[start of Given material]
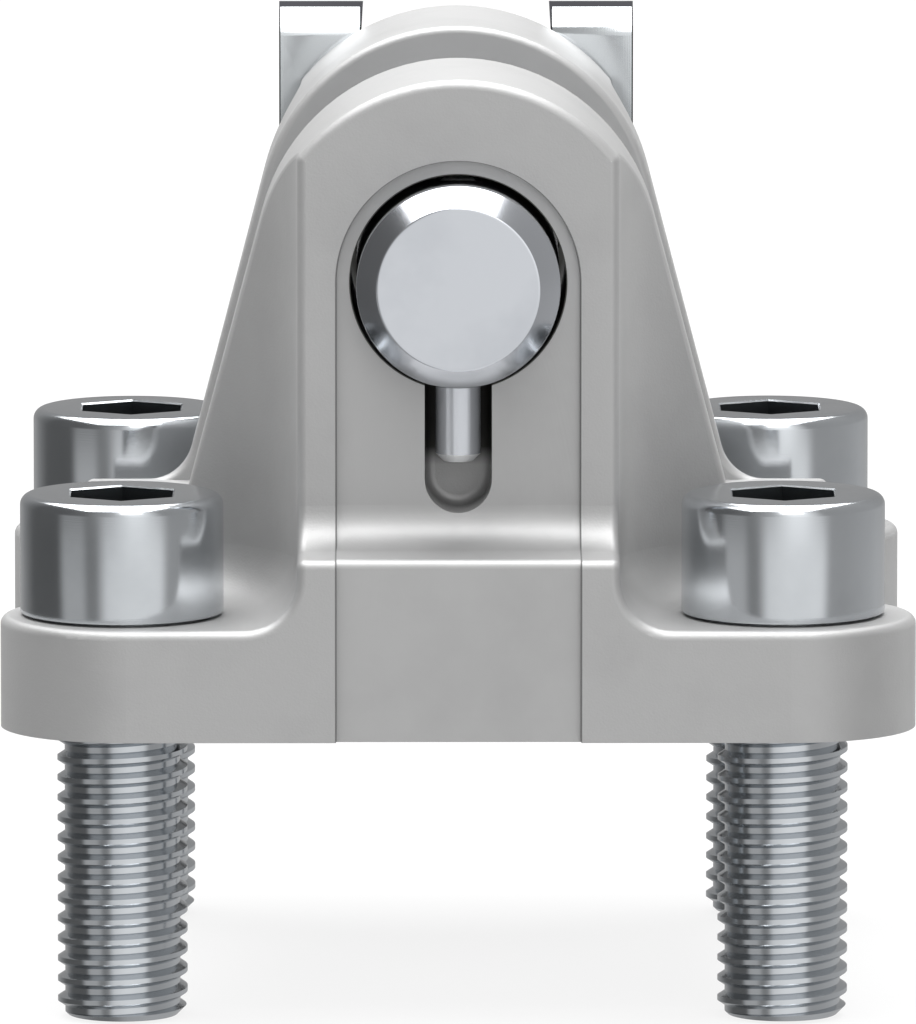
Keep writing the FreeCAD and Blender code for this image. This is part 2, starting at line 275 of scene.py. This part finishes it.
# Clevis pin: a 10 mm ground steel bar with a long cone turned on each end, a groove for
# the clip at the rear, and a cross hole for the dowel that locks it at the front.
pin_radius = 0.005
pin_front, pin_rear = -0.020, 0.021
pin_cone = 0.001
pin_end_radius = 0.004
groove_radius = 0.0042
groove_front, groove_rear = 0.0174, 0.0185
pin_edge_break = 0.00006
smooth_angle = math.radians(32)
dowel_radius = 0.001125
dowel_y = -0.0155
pin_steel = (0.595, 0.615, 0.65, 1)
pin_steel_stain = (0.52, 0.54, 0.575, 1)
cone_roughness = 0.19
near = 1e-6


def select_nothing():
    if bpy.context.object and bpy.context.object.mode == "EDIT":
        bpy.ops.object.mode_set(mode="OBJECT")
    bpy.ops.object.select_all(action="DESELECT")


def open_piece(name):
    """Puts the new primitive's place into its mesh, names it and opens it for editing."""
    piece = bpy.context.object
    piece.name = piece.data.name = name
    bpy.ops.object.transform_apply(location=True, rotation=True, scale=True)
    bpy.ops.object.mode_set(mode="EDIT")
    return piece


def pick(kind, test):
    """In edit mode, selects the faces, edges or corners whose points all pass the test."""
    bpy.ops.mesh.select_mode(type=kind)
    bpy.ops.mesh.select_all(action="DESELECT")
    mesh = bmesh.from_edit_mesh(bpy.context.edit_object.data)
    items = {"FACE": mesh.faces, "EDGE": mesh.edges, "VERT": mesh.verts}[kind]
    for item in items:
        if all(test(v.co) for v in (item.verts if kind != "VERT" else [item])):
            item.select_set(True)
    mesh.select_flush_mode()
    bmesh.update_edit_mesh(bpy.context.edit_object.data)


def draw_out(step, scale=(1, 1, 1), centre=(0, 0, 0)):
    """Extrudes the selected faces by a step and then scales them about a centre."""
    bpy.ops.mesh.extrude_region_move(TRANSFORM_OT_translate={"value": step})
    bpy.ops.transform.resize(value=scale, center_override=centre)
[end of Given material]
▶ Problem
Repeat every line of the material exactly as given.

▶ Answer for this exercise
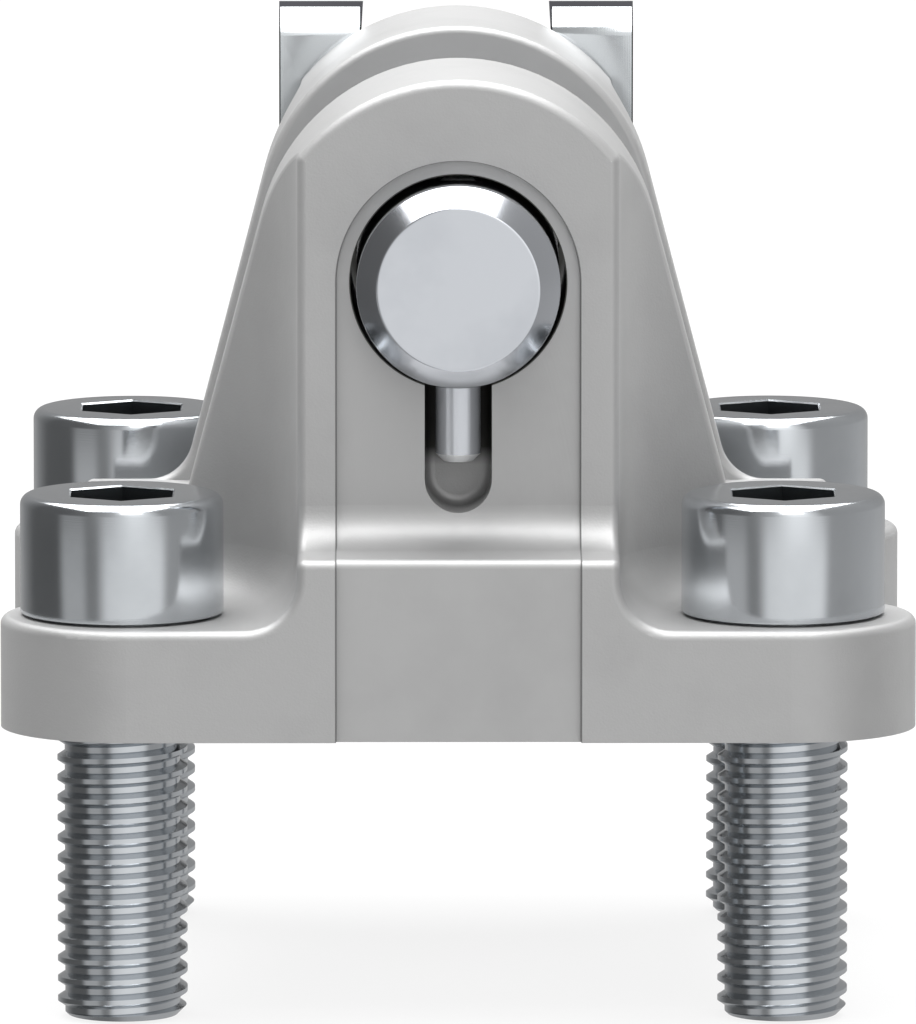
Keep writing the FreeCAD and Blender code for this image. This is part 2, starting at line 275 of scene.py. This part finishes it.
# Clevis pin: a 10 mm ground steel bar with a long cone turned on each end, a groove for
# the clip at the rear, and a cross hole for the dowel that locks it at the front.
pin_radius = 0.005
pin_front, pin_rear = -0.020, 0.021
pin_cone = 0.001
pin_end_radius = 0.004
groove_radius = 0.0042
groove_front, groove_rear = 0.0174, 0.0185
pin_edge_break = 0.00006
smooth_angle = math.radians(32)
dowel_radius = 0.001125
dowel_y = -0.0155
pin_steel = (0.595, 0.615, 0.65, 1)
pin_steel_stain = (0.52, 0.54, 0.575, 1)
cone_roughness = 0.19
near = 1e-6


def select_nothing():
    if bpy.context.object and bpy.context.object.mode == "EDIT":
        bpy.ops.object.mode_set(mode="OBJECT")
    bpy.ops.object.select_all(action="DESELECT")


def open_piece(name):
    """Puts the new primitive's place into its mesh, names it and opens it for editing."""
    piece = bpy.context.object
    piece.name = piece.data.name = name
    bpy.ops.object.transform_apply(location=True, rotation=True, scale=True)
    bpy.ops.object.mode_set(mode="EDIT")
    return piece


def pick(kind, test):
    """In edit mode, selects the faces, edges or corners whose points all pass the test."""
    bpy.ops.mesh.select_mode(type=kind)
    bpy.ops.mesh.select_all(action="DESELECT")
    mesh = bmesh.from_edit_mesh(bpy.context.edit_object.data)
    items = {"FACE": mesh.faces, "EDGE": mesh.edges, "VERT": mesh.verts}[kind]
    for item in items:
        if all(test(v.co) for v in (item.verts if kind != "VERT" else [item])):
            item.select_set(True)
    mesh.select_flush_mode()
    bmesh.update_edit_mesh(bpy.context.edit_object.data)


def draw_out(step, scale=(1, 1, 1), centre=(0, 0, 0)):
    """Extrudes the selected faces by a step and then scales them about a centre."""
    bpy.ops.mesh.extrude_region_move(TRANSFORM_OT_translate={"value": step})
    bpy.ops.transform.resize(value=scale, center_override=centre)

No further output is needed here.